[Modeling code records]

▬▬▬▬▬▬▬▬▬▬

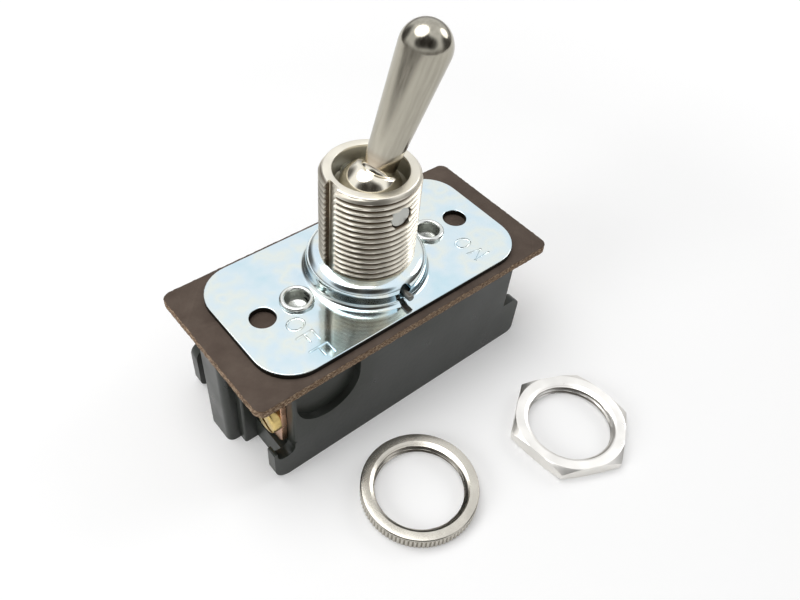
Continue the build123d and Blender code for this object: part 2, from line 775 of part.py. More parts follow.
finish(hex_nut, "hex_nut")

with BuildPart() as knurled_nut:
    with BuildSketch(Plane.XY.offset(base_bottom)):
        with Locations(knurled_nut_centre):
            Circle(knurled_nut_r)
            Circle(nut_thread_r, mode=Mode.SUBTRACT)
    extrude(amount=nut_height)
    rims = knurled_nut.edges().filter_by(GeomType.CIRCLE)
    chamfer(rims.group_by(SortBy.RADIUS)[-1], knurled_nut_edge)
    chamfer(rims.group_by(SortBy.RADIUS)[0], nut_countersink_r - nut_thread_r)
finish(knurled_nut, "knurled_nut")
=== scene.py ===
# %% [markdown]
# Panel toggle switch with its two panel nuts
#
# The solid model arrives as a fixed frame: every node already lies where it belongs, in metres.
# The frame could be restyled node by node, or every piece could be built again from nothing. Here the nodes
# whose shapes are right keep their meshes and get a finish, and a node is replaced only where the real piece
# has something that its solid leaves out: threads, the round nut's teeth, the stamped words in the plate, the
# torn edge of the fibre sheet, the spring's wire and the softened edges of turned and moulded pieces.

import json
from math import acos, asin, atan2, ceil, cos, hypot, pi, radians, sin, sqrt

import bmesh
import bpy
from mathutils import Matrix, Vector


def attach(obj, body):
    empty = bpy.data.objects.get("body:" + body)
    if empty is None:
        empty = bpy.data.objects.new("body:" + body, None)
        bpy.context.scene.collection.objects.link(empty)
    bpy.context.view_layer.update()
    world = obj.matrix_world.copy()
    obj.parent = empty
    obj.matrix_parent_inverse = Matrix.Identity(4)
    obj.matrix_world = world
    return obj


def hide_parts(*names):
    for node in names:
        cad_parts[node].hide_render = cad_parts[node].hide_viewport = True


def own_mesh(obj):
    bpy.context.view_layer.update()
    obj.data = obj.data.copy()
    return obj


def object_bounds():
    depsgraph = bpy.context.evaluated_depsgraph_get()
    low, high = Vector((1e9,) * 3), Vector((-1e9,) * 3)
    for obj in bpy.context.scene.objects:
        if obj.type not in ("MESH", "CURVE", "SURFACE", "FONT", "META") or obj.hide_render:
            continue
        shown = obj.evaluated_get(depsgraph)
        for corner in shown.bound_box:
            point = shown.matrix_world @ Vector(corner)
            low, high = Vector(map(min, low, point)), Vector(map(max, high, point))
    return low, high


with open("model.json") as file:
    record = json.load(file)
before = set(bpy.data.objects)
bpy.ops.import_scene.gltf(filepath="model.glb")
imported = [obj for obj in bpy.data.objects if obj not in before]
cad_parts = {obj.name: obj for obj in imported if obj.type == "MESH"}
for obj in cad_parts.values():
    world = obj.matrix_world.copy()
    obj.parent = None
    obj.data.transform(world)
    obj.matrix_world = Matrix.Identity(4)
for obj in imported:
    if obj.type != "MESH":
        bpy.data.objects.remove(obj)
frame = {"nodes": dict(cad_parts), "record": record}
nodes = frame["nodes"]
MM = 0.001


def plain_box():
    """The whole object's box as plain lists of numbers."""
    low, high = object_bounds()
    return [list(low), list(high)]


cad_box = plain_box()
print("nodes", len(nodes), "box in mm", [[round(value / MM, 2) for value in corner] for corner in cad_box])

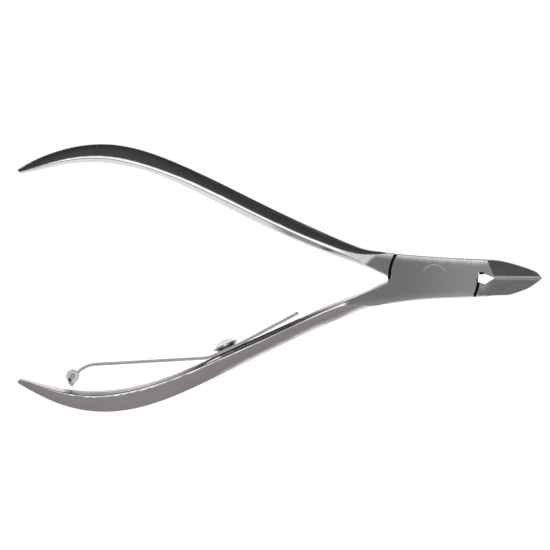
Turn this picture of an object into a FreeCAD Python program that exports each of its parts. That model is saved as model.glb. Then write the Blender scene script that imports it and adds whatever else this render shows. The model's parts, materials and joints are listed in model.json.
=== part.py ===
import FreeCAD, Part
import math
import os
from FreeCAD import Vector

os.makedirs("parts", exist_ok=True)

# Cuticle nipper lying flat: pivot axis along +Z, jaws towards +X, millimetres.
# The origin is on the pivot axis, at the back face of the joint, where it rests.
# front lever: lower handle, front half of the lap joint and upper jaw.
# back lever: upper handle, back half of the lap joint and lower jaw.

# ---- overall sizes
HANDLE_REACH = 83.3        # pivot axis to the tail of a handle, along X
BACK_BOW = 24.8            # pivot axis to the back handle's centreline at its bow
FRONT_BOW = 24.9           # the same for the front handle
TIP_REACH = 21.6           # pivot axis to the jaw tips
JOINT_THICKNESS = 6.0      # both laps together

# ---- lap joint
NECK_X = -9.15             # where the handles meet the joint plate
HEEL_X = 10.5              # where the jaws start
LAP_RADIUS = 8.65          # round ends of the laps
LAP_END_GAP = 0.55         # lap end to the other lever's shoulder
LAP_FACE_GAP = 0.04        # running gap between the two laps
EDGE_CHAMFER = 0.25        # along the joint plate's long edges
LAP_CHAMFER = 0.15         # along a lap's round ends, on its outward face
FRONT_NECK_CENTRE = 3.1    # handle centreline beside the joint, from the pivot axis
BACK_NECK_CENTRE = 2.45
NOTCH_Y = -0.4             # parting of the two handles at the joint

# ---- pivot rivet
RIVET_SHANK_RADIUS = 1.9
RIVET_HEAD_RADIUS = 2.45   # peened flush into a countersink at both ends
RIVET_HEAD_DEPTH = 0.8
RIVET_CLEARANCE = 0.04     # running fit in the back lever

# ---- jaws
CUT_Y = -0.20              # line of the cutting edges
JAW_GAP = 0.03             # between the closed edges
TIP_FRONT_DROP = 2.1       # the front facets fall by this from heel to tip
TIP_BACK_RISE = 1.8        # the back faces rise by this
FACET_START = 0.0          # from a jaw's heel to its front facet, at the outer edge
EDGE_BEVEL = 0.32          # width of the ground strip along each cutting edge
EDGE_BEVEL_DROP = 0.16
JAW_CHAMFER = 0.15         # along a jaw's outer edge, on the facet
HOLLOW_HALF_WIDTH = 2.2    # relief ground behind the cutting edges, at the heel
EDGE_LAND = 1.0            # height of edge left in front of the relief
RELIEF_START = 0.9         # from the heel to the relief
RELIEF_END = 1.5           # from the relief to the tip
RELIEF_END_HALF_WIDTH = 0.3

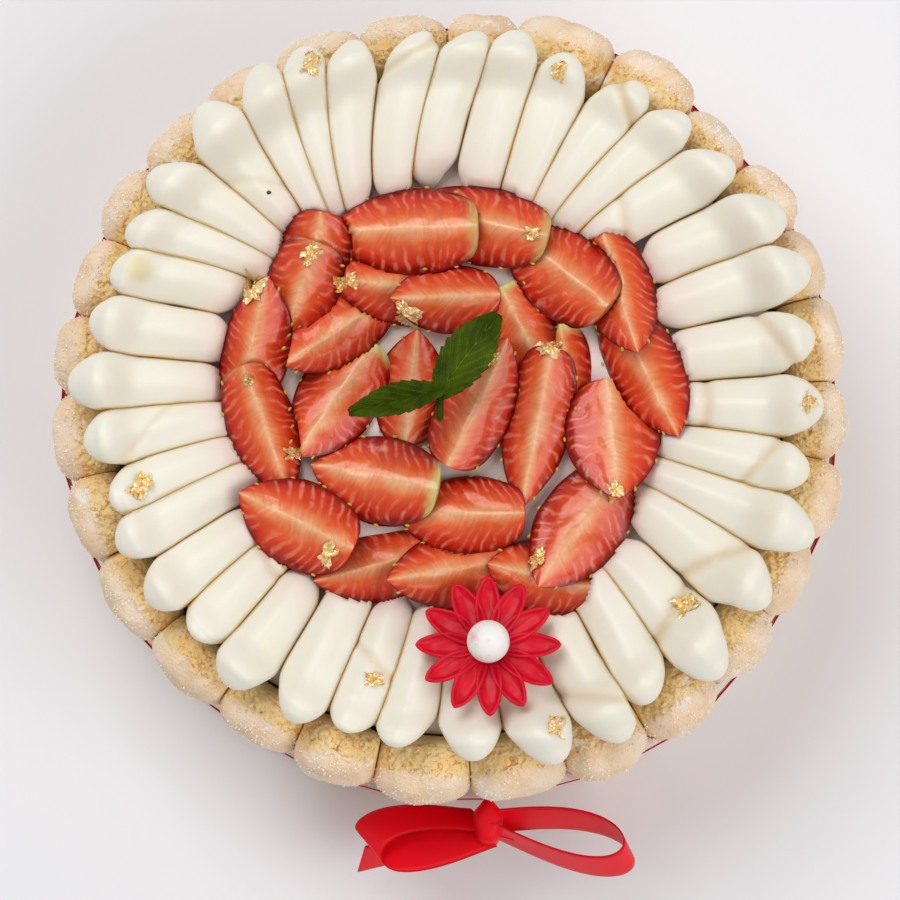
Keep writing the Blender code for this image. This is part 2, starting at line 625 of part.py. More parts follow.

▬▬▬▬▬▬▬▬▬▬

» **Exercise details**
Exactly as written, quote the lines from the one that has "with BuildPart() as" down to the one that has "low, high = Vector((1e9,)", and include both.

» **Result for this exercise**
with BuildPart() as knurled_nut:
    with BuildSketch(Plane.XY.offset(base_bottom)):
        with Locations(knurled_nut_centre):
            Circle(knurled_nut_r)
            Circle(nut_thread_r, mode=Mode.SUBTRACT)
    extrude(amount=nut_height)
    rims = knurled_nut.edges().filter_by(GeomType.CIRCLE)
    chamfer(rims.group_by(SortBy.RADIUS)[-1], knurled_nut_edge)
    chamfer(rims.group_by(SortBy.RADIUS)[0], nut_countersink_r - nut_thread_r)
finish(knurled_nut, "knurled_nut")
=== scene.py ===
# %% [markdown]
# Panel toggle switch with its two panel nuts
#
# The solid model arrives as a fixed frame: every node already lies where it belongs, in metres.
# The frame could be restyled node by node, or every piece could be built again from nothing. Here the nodes
# whose shapes are right keep their meshes and get a finish, and a node is replaced only where the real piece
# has something that its solid leaves out: threads, the round nut's teeth, the stamped words in the plate, the
# torn edge of the fibre sheet, the spring's wire and the softened edges of turned and moulded pieces.

import json
from math import acos, asin, atan2, ceil, cos, hypot, pi, radians, sin, sqrt

import bmesh
import bpy
from mathutils import Matrix, Vector


def attach(obj, body):
    empty = bpy.data.objects.get("body:" + body)
    if empty is None:
        empty = bpy.data.objects.new("body:" + body, None)
        bpy.context.scene.collection.objects.link(empty)
    bpy.context.view_layer.update()
    world = obj.matrix_world.copy()
    obj.parent = empty
    obj.matrix_parent_inverse = Matrix.Identity(4)
    obj.matrix_world = world
    return obj


def hide_parts(*names):
    for node in names:
        cad_parts[node].hide_render = cad_parts[node].hide_viewport = True


def own_mesh(obj):
    bpy.context.view_layer.update()
    obj.data = obj.data.copy()
    return obj


def object_bounds():
    depsgraph = bpy.context.evaluated_depsgraph_get()
    low, high = Vector((1e9,) * 3), Vector((-1e9,) * 3)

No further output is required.